Increasingly, the Vatican is a “Western” institution only in the limited sense that it’s physically located in western Europe. In terms of geopolitical orientation under history’s first pope from the developing world, however, the Vatican seems more and more like the capital of a global institution positioning itself to function in a multipolar era.
When NATO was founded in 1949, Pius XII was pope and he was dubbed the new alliance’s “chaplain” because of the Vatican’s overtly anti-Communist stance. From the beginning, Francis made clear he represented a break with that instinctive reliance on European and North American patronage; in September 2013, for instance, he called for a day of prayer and fasting for peace when it seemed the Western powers were poised to use military force to dislodge the regime of Bashar al-Assad in Syria.
In fact, Francis’s position on Syria substantively was closer to Putin than the White House or 10 Downing Street, an alignment that was ratified when Putin called on the new pope in November 2013 and the two leaders agreed on the need for a negotiated settlement.
In part, Francis’s multipolar outlook is the product of biography. Jorge Mario Bergoglio carried the same ambivalence about the United States into the papacy as many other Latin American prelates, given the checkered history of American involvement in the region.

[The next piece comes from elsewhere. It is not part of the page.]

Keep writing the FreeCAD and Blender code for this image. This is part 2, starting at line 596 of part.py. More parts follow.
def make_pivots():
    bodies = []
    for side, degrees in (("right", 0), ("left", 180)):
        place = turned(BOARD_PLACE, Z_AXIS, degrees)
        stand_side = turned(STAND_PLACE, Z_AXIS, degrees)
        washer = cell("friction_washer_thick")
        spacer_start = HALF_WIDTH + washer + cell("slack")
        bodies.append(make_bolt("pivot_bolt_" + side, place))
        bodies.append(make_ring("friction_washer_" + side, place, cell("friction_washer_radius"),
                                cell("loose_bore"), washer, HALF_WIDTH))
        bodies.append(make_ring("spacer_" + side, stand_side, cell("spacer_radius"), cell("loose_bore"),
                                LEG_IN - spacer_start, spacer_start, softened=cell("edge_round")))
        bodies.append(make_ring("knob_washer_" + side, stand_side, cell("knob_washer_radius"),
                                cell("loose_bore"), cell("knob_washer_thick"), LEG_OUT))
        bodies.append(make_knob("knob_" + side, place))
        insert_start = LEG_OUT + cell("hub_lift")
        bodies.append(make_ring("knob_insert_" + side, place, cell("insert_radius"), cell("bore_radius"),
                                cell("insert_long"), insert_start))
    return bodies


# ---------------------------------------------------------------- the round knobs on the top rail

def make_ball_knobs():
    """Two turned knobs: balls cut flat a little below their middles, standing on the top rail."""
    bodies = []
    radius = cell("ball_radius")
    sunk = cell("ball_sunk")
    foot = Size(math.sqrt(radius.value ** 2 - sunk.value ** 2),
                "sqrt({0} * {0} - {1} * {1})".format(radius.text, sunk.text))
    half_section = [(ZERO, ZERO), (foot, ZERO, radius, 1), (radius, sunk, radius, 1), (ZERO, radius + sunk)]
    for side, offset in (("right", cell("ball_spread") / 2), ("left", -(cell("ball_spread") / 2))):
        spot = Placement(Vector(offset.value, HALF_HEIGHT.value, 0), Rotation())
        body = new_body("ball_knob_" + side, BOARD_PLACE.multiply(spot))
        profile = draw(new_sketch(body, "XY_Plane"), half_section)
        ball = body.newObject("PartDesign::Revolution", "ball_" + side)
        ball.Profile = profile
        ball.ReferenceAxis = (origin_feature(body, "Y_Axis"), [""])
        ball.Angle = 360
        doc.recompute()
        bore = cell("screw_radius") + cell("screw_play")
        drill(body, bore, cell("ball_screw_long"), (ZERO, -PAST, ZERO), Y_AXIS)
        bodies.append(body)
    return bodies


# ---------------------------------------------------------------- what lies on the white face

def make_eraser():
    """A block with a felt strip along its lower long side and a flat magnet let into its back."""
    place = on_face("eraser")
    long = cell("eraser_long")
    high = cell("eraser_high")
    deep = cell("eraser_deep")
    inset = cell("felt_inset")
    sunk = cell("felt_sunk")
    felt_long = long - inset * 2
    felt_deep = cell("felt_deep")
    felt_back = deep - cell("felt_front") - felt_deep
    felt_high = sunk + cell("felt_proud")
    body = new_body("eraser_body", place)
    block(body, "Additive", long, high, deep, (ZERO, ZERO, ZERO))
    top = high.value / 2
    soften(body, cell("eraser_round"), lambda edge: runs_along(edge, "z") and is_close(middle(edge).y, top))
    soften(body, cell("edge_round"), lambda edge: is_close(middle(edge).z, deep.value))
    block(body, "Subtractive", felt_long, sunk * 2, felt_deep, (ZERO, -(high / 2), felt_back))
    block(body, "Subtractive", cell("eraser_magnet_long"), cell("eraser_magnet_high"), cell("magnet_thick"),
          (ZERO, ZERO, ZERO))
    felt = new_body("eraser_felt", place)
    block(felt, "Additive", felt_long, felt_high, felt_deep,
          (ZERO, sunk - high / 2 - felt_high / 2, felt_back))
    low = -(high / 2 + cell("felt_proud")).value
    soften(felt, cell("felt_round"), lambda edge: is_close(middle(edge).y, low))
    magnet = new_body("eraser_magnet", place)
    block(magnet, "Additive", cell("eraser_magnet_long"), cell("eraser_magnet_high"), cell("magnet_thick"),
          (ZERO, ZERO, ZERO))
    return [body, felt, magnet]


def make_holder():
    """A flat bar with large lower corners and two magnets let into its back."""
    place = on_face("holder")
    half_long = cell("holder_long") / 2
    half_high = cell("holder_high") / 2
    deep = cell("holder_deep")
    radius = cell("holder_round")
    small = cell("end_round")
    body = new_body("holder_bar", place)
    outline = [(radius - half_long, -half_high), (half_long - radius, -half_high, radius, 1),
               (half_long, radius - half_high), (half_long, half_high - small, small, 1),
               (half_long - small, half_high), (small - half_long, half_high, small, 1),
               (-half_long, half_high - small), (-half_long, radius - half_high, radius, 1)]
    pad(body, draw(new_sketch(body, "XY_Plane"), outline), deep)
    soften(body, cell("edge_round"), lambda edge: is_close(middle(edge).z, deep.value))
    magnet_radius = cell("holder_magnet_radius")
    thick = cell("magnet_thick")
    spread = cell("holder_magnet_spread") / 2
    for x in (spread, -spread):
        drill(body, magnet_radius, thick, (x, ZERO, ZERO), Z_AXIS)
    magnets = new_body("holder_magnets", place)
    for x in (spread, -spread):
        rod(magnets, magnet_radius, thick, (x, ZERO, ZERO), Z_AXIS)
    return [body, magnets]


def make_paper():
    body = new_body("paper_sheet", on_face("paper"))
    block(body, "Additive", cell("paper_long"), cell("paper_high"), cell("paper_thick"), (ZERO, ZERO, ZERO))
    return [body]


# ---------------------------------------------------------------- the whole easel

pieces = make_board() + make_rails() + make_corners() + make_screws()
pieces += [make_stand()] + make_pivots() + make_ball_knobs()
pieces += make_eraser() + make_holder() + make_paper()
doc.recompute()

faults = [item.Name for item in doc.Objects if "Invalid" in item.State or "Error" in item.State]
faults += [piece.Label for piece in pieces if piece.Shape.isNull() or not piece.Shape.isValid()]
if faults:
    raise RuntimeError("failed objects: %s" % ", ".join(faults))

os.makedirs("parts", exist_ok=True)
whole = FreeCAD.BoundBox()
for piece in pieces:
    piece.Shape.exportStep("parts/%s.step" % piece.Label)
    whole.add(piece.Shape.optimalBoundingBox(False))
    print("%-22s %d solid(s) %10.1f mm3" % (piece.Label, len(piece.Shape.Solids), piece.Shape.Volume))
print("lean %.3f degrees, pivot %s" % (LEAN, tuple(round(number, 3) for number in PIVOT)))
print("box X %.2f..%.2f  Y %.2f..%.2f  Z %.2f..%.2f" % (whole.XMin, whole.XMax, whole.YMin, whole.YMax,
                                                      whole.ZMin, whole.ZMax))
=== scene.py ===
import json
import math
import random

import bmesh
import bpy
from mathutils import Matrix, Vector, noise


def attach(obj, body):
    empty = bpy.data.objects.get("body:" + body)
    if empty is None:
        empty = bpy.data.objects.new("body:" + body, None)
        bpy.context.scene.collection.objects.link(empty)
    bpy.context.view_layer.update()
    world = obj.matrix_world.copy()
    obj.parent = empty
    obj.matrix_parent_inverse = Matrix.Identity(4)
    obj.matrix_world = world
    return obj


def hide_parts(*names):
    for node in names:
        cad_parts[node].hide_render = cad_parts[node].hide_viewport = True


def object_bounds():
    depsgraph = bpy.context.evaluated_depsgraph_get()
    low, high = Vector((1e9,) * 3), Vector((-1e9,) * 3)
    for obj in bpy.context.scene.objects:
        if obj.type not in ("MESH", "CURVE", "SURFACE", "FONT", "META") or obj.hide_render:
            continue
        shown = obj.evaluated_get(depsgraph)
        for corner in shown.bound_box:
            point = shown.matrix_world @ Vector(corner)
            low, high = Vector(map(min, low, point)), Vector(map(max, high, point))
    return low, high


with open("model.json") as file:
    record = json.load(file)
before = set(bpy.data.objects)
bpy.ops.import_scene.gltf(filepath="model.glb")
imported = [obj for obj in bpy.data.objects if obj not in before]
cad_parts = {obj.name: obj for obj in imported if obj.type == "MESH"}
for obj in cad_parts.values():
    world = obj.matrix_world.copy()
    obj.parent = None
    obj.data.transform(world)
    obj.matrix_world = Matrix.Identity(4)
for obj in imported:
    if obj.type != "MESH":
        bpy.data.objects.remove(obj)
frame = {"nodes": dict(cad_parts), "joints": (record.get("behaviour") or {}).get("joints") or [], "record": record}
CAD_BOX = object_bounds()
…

In part, too, Vatican multipolarism is a confirmation of Auguste Comte’s famous dictum that “demography is destiny.” Francis leads a church of 1.3 billion people, two-thirds of whom today live outside the West, a share that will reach three-quarters by midcentury. Catholics in Africa, in Asia, in Latin America, and in the Middle East, all see the global chessboard differently than Westerners, a truth confirmed by attitudes towards the conflict in Ukraine.

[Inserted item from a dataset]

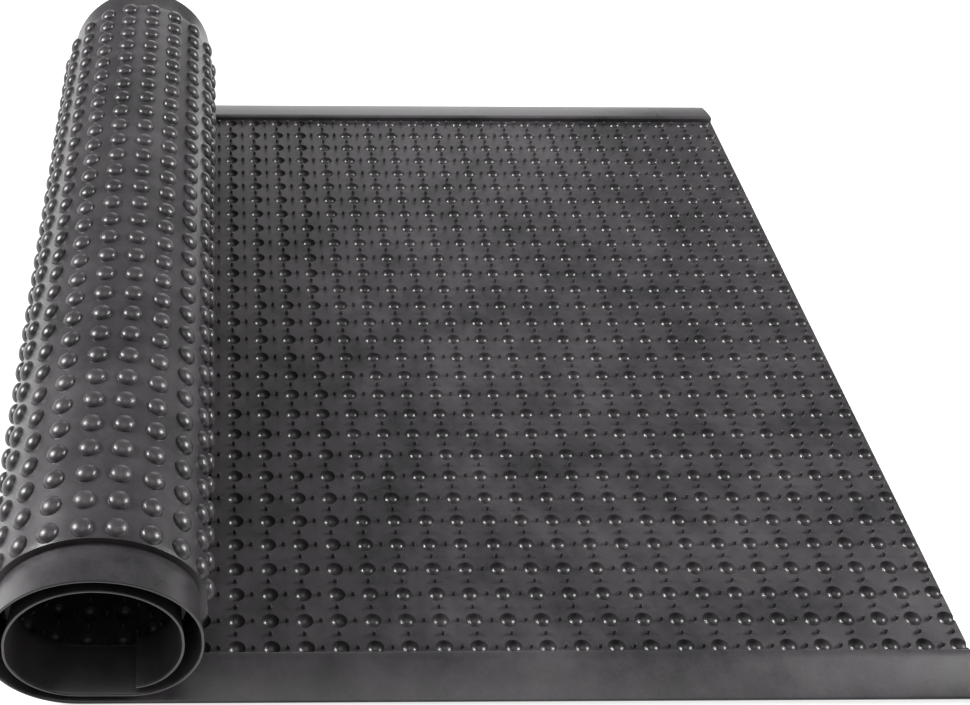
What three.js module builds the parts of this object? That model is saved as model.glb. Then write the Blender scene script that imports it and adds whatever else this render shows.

Thus when Xi told Putin Monday that “China will work with Russia to uphold true multilateralism, promote a multipolar world and greater democracy in international relations, and help make global governance more just and equitable,” it was rhetoric destined to play well in Rome.
Rather than concern, there’s every reason to believe that Pope Francis sees Xi’s outing to Moscow positively, as an opportunity to promote the pope’s own desire for a negotiated end to the war, including a halt to the Western flow of arms into the region.
While Western leaders largely have dismissed China’s peace plan for Ukraine, styling it as little more than a reward for Russian aggression, the Vatican’s been quietly encouraging.
In part, Vatican hopes for a positive outcome to Xi’s mission may have been buoyed by China’s recent success in brokering a deal between Saudi Arabia and Iran to reestablish diplomatic relations between those two traditional rivals. Although the Vatican didn’t publicly comment on the breakthrough, sources close to Lebanon’s interim Prime Minister Najib Mikati say the deal was discussed positively during his meetings with Pope Francis and his top diplomatic aide, Italian Cardinal Pietro Parolin, last Thursday.
In other ways too, the Vatican has gone out of its way to show deference to China. Last week’s audience with a group of Buddhists from Taiwan and Japan, from which any mention of the Dalai Lama once again was conspicuously absent, was a reminder that Francis has closed the door to even the sort of private encounters that John Paul II and Benedict XVI were once willing to grant the premier thorn in Beijing’s side.
Francis also recently met Xiao Wunan, a Chinese entrepreneur with close ties to Xi, who presented him with a gift of digital art and told the pontiff, “We know clearly that under your guidance, relations between China and the Vatican have improved.”
Pope Francis’s top geopolitical desideratum today is a revival of the 1970s-era Helsinki process, seeing it as a precedent for a genuinely multilateral approach to global affairs. In that effort, Francis realizes that he can’t just rely on Western partners, but will require the support of other centers of power – perhaps, above all, China, as Xi looks to recast himself as a global statesman during his unprecedented third term as leader.
Bottom line: Officials in Washington, London, and Brussels may be waking up nervous today. Rome, however – that is, at least, ecclesiastical Rome – likely will be more at ease, seeing Xi’s exchanges with Putin not as the crucible for a new “axis of evil,” but rather as a downpayment on a more multipolar world.